Sunoco did not comment on the specific findings. Previously, a spokesperson said the Mariner East project has followed all mandated safety analyses and risk assessments required by state and federal authorities, and has worked with local municipalities to coordinate "emergency preparedness efforts."

Mariner East 2, designed to carry propane and other highly volatile liquids to a refinery at Marcus Hook, is nearing completion after state-mandated shutdowns and safety violations. Sunoco estimates that Mariner East 2 will be operational by the "third quarter of 2018," according to a statement on its website. A secondary, 16-inch pipeline dubbed Mariner East 2X, will be completed next year.

Two weeks ago, a contractor excavated sections of the pipeline in Edgmont Township, Delaware County. Lisa Dillinger, a spokesperson for Energy Transfer Partners, Sunoco's parent company, said that work was part of the company's "regular construction process, which is constantly checked and rechecked."

The pipe was replaced, she added, as a "preventative measure" because the coating did not meet Sunoco's standards.

"Our primary goal has been and continues to be to build a pipeline that is constructed to the highest standards," Dillinger said.

Using publicly available data, including the diameter of the pipeline, its route, and weather patterns, Marx modeled how likely Mariner East 2 and its sister pipeline, Mariner East 1, are to rupture or leak, and how far the material released by a hypothetical breach would travel.

The results of that model ranged from a 120-foot cloud of flammable gas vapor from a quarter-inch hole in the pipeline, to a 2,130-foot cloud from a complete rupture, according to Marx. Accidental "releases" of pipeline materials can also spark "jet fires" that can burn as far as 1,000 feet, depending on the size of the rupture, his report said.

Residents in the direct vicinity of the pipeline and its pump stations face the greatest risk, with the danger dropping to "essentially zero" a half-mile away from Mariner East 2 and a quarter-mile away from Mariner East 1.

Marx also calculated, using incident reports from the Pipeline and Hazardous Materials Safety Administration, that a leak or rupture is likely to occur once every 79 years along the 35 miles of pipeline in Delaware and Chester Counties. That frequency would jump to about once every three years when looking at the 1,000 miles of Mariner East 1 and 2 stretching across Pennsylvania.

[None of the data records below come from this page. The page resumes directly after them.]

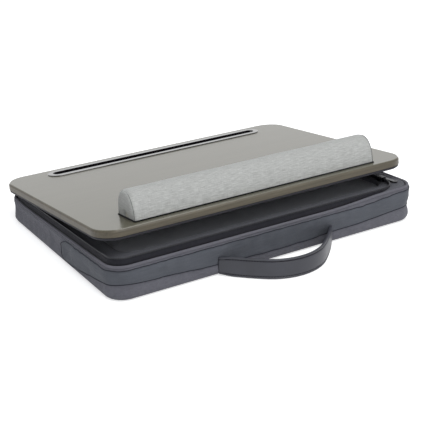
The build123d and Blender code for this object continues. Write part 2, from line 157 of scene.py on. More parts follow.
def ramp(tree, value, stops):
    """Colour ramp through (position, colour) stops."""
    made = tree.nodes.new("ShaderNodeValToRGB")
    band = made.color_ramp
    while len(band.elements) < len(stops):
        band.elements.new(0.5)
    for element, (place, colour) in zip(band.elements, stops):
        element.position = place
        element.color = colour
    tree.links.new(value, made.inputs["Fac"])
    return made.outputs["Color"]


def sums(tree, operation, first, second=0.0):
    """Result of a sum on two values or sockets."""
    made = tree.nodes.new("ShaderNodeMath")
    made.operation = operation
    for socket, value in zip(made.inputs, (first, second)):
        if isinstance(value, (int, float)):
            socket.default_value = value
        else:
            tree.links.new(value, socket)
    return made.outputs["Value"]


def bump(tree, shader, height, distance):
    """Relief of the surface, as deep as the distance."""
    made = tree.nodes.new("ShaderNodeBump")
    made.inputs["Distance"].default_value = distance
    made.inputs["Strength"].default_value = 1.0
    tree.links.new(height, made.inputs["Height"])
    tree.links.new(made.outputs["Normal"], shader.inputs["Normal"])


def weave_height(tree, vector, pitch):
    """Over-and-under threads of a plain weave on two coordinates in metres."""
    parts = tree.nodes.new("ShaderNodeSeparateXYZ")
    tree.links.new(vector, parts.inputs["Vector"])
    warp = sums(tree, "SINE", sums(tree, "MULTIPLY", parts.outputs["X"], 2 * pi / pitch))
    weft = sums(tree, "SINE", sums(tree, "MULTIPLY", parts.outputs["Y"], 2 * pi / pitch))
    return sums(tree, "MULTIPLY", warp, weft)


def tinted(tree, value, colour, spread, low, high):
    """A colour at the middle value, a darker shade at the low one and a lighter shade at the high one."""
    dark, middle, light = [tuple(c * k for c in colour[:3]) + (1.0,) for k in (1 - spread, 1.0, 1 + spread)]
    return ramp(tree, value, [(low, dark), (0.5, middle), (high, light)])


def cloth_material(name, colour, pitch, depth, spread, sheen, roughness=0.85, weft=(0.5, 1.0),
                   warp=(1.0, 0.5), clouds=0.3, source="UV"):
    """Woven cloth: thread pattern, slubs drawn out along both threads and slow changes of shade."""
    tree, shader = new_material(name, colour, roughness, 0.2)
    shader.inputs["Sheen Weight"].default_value = sheen
    shader.inputs["Sheen Roughness"].default_value = 0.4
    flat = coordinates(tree, source, (1, 1, 1))
    slow = noise_value(tree, flat, 28.0, 3.0)
    along = noise_value(tree, coordinates(tree, source, (*weft, 1)), 430.0, 3.0, 0.6)
    across = noise_value(tree, coordinates(tree, source, (*warp, 1)), 520.0, 3.0, 0.6)
    slubs = sums(tree, "ADD", sums(tree, "MULTIPLY", along, 0.7), sums(tree, "MULTIPLY", across, 0.3))
    steady = sums(tree, "MULTIPLY", slubs, 1 - clouds)
    mixed = sums(tree, "ADD", sums(tree, "MULTIPLY", slow, clouds), steady)
    tree.links.new(tinted(tree, mixed, colour, spread, 0.38, 0.62), shader.inputs["Base Color"])
    threads = weave_height(tree, flat, pitch)
    height = sums(tree, "ADD", threads, sums(tree, "MULTIPLY", slubs, 1.2))
    bump(tree, shader, height, depth)


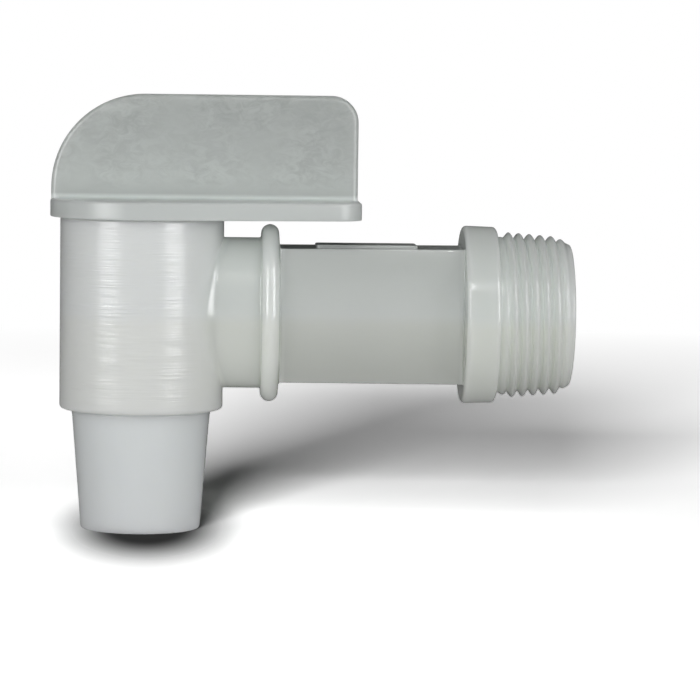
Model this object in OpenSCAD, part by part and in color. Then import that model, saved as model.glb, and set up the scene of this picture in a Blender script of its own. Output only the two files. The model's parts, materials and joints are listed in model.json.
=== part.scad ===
// Drum tap: a quarter-turn plug tap moulded in translucent polyethylene.
//
// The body is a barrel on a side inlet, with a taper thread that screws into a container.
// The key is one moulding: paddle, flange, hollow plug and spout. It turns in the barrel.
// A port in the plug's side faces the inlet when the paddle lies over the inlet, and liquid
// then runs down through the plug and out of the spout. Two O-rings seal the plug.
//
// Origin: on the inlet axis, in the plane of the collar's outer face, which meets the container.
// +X points out of the inlet and +Z up along the key. All lengths are in millimetres.

/* [Barrel] */
// Distance from the collar's outer face back to the key axis
key_offset = 59.6; // [57:0.1:70]
// Outer diameter of the barrel
barrel_d = 27.5; // [26:0.1:28]
// Height of the barrel above the inlet axis
barrel_top = 15.9; // [15.6:0.1:18]
// Depth of the barrel below the inlet axis
barrel_drop = 16.3; // [15:0.1:18]
// Rounding of the barrel's rims
barrel_edge = 0.7; // [0.4:0.1:1]
// Diameter of the bore that the plug turns in
plug_bore_d = 22.2; // [21.8:0.1:22.6]
// Depth of the lead-in at each end of the plug bore
lead_in = 0.5; // [0.3:0.1:0.8]

/* [Inlet stem] */
// Height of the oblong neck beside the barrel
neck_h = 25.4; // [24:0.1:26]
// Depth of the neck, front to back
neck_depth = 17.5; // [17.4:0.1:20]
// Radius of the neck's long corners
neck_corner = 8.6; // [5:0.1:8.6]
// How far the ring between neck and stem stands out from the neck
ring_rise = 2.25; // [1.6:0.05:2.4]
// Width of the ring, which has a full-round rim
ring_w = 3; // [2:0.1:4]
// Distance from the key axis to the middle of the ring
ring_reach = 21.5; // [19:0.1:24]
// Height of the flat-sided stem
stem_h = 22.5; // [20:0.1:24]
// Depth of the flat-sided stem, front to back
stem_depth = 15; // [14:0.1:16]
// Length of the plain raised pad on top of the stem
pad_len = 17; // [10:1:24]
// Width of the raised pad
pad_w = 8; // [4:0.5:12]
// Height of the raised pad
pad_h = 0.5; // [0.3:0.1:0.8]
// Diameter of the passage through the stem
passage_d = 11; // [8:0.1:11]

/* [Collar and inlet thread] */
// Diameter of the collar
collar_d = 30; // [29:0.1:34]
// Width of the collar
collar_w = 5.7; // [4:0.1:8]
// Rounding of the collar's rims
collar_edge = 0.7; // [0.3:0.1:1]
// Pitch of the inlet thread, 14 threads per inch
thread_pitch = 1.814; // [1.5:0.001:1.85]
// Crest diameter of the first full thread at the collar
crest_d = 28; // [27:0.1:28.4]
// Slope of the thread's taper, radius per length
thread_taper = 0.085; // [0.03:0.005:0.09]
// Depth of the thread from crest to root
thread_depth = 1; // [0.6:0.05:1.2]
// Number of threads, run-outs included
thread_turns = 6.4; // [5:0.1:6.4]
// Length of the threaded spigot beyond the collar
spigot_len = 12.6; // [12.6:0.1:16]
// Diameter of the inlet bore inside collar and spigot
inlet_bore_d = 18; // [14:0.1:19]
// Depth of the inlet bore
inlet_bore_len = 15.6; // [14:0.1:17]

/* [Key] */
// Diametral clearance of the plug in its bore
plug_play = 0.1; // [0.04:0.02:0.16]
// End play of the key between flange and retaining bead
end_play = 0.2; // [0.1:0.05:0.4]
// Diameter of the channel down through plug and spout
channel_d = 16; // [14:0.1:16]
// Height of the channel's closed end above the inlet axis
channel_top = 12.4; // [10:0.1:13]
// Diameter of the port in the plug's side
port_d = 11; // [8:0.1:11]
// Diameter of the retaining bead below the barrel
bead_d = 23.4; // [23:0.1:24]
// Height of the retaining bead
bead_h = 0.9; // [0.6:0.1:1.4]
// Diameter of the spout at its rim
spout_d = 20.1; // [19.5:0.1:22]
// Diameter of the spout just under the bead
spout_top_d = 23.2; // [22:0.1:23.4]
// Depth of the spout's rim below the inlet axis
spout_drop = 36.5; // [30:0.1:45]
// Chamfer on the spout's rim
spout_edge = 0.4; // [0.2:0.1:0.6]

/* [Flange and paddle] */
// Diameter of the flange over the barrel
flange_d = 30.9; // [29:0.1:33]
// Thickness of the flange
flange_t = 3; // [2:0.1:4]
// Distance from the key axis to the end of the flange's arm
arm_reach = 36.6; // [30:0.1:45]
// Width of the flange's arm at its end
arm_w = 22; // [16:0.5:26]
// Radius of the arm's end corners
arm_corner = 4.5; // [2:0.1:6]
// Thickness of the paddle
paddle_t = 3; // [2:0.1:4]
// Height of the paddle above the flange
paddle_h = 17.6; // [17:0.1:24]
// Distance the paddle's ends stay inside the flange's ends
paddle_inset = 0.5; // [0.2:0.1:1]
// Radius of the paddle's large top corner, over the barrel
paddle_big_corner = 15.7; // [10:0.1:16]
// Radius of the paddle's small top corner, over the inlet
paddle_small_corner = 4.5; // [2:0.1:6]

/* [O-rings] */
// Cord diameter of the O-rings
cord_d = 1.78; // [1.6:0.02:1.9]
// Squeeze of the cord, as a share of its diameter
squeeze = 0.24; // [0.16:0.01:0.28]
// Distance from the inlet axis to the middle of each O-ring
o_ring_reach = 9.2; // [8.4:0.1:10]

/* [Hidden] */

$fn = 96;
// Overlap of solids that are joined, and overrun of cutters, so that no faces coincide
lap = 0.5;

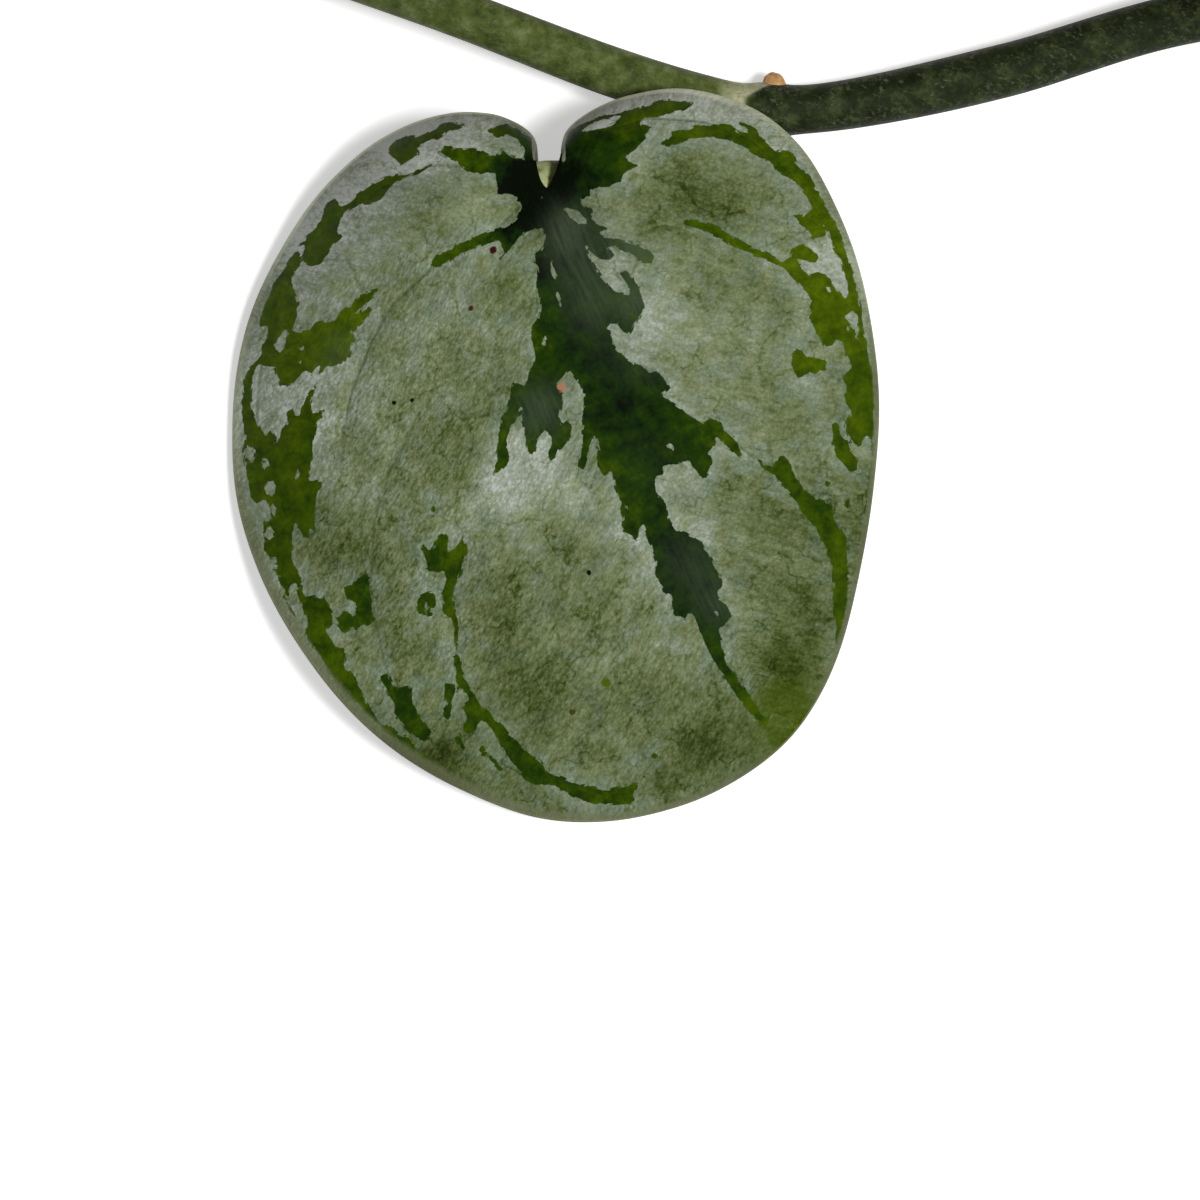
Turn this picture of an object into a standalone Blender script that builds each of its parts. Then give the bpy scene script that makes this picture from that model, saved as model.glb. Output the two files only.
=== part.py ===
"""Potted scindapsus: a plain nursery pot, its soil, seven vines and their leaves.

Metres, +Z up. The origin is the middle of the pot's flat underside, and +Y is the plant's back.
"""

import math

import bmesh
import bpy
import numpy as np

MM = 0.001

# --- Driving dimensions -------------------------------------------------------------------

FIT_GAP = 0.3 * MM          # clearance between pieces that rest on each other

POT_HEIGHT = 105 * MM
POT_FOOT_RADIUS = 42 * MM
POT_SHOULDER_RADIUS = 54 * MM
POT_RIM_RADIUS = 60 * MM
POT_COLLAR_HEIGHT = 18 * MM
POT_WALL = 2 * MM
POT_FACETS = 40
DRAIN_HOLES = 6
DRAIN_RADIUS = 5 * MM
DRAIN_CIRCLE_RADIUS = 27 * MM

SOIL_TOP = 91 * MM
SOIL_CROWN = 2.5 * MM       # how far the soil mounds up in the middle
STEM_FOOT = 78 * MM         # the height at which the stems start, inside the soil

STEM_RADIUS = 2.1 * MM
STEM_TIP_RADIUS = 1.1 * MM
STEM_SIDES = 6
STEM_RINGS_APART = 11.5 * MM

SHOWN_NODE = np.array([-12.7, -112.5, 2.7]) * MM    # the front vine's node by the leaf laid out in front

PETIOLE_RADIUS = 1.15 * MM
PETIOLE_SIDES = 5
BLADE_THICKNESS = 0.8 * MM
RIB_LENGTH = 0.22           # how far the petiole runs on under the blade, as a share of its length
RIB_DEPTH = 1.3 * MM        # how far the petiole's axis lies below the blade's upper face

POT_COLOUR = (0.42, 0.17, 0.09)
SOIL_COLOUR = (0.035, 0.024, 0.017)
STEM_COLOUR = (0.06, 0.09, 0.03)
LEAF_COLOUR = np.array([0.15, 0.19, 0.09])
YOUNG_LEAF_COLOUR = np.array([0.20, 0.27, 0.10])
LARGEST_LEAF = 48 * MM

# The blade's outline about the point where the petiole joins it: the angle from the tip in degrees,
# positive to the right, and the distance to the margin as a share of the length to the tip.
# The gap between the first and the last angle is the notch between the two lobes.
OUTLINE = [
    (-187, 0.075), (-180, 0.122), (-168, 0.152), (-152, 0.201), (-136, 0.265), (-120, 0.340),
    (-104, 0.436), (-88, 0.559), (-72, 0.699), (-56, 0.832), (-40, 0.970), (-24, 1.045),
    (-10, 1.040), (0, 0.998), (8, 0.915), (24, 0.739), (40, 0.610), (56, 0.517),
    (72, 0.443), (87, 0.376), (104, 0.276), (125, 0.169), (136, 0.123), (141, 0.070),
]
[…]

Another effort at analyzing the risks presented by the pipeline is underway. After eight months of debate, the Delaware County Council voted in July to commission a risk-analysis study by G2 Integrated Solutions LLC.

Work on that study is moving forward, according to Brian Zidek, a Democratic county councilman and a supporter of the study.

"This is an increased risk for our community, and it's up to us as a community to determine if that risk is worth any benefits derived from it," Zidek said. "I expect rational minds will come to different conclusions on that front."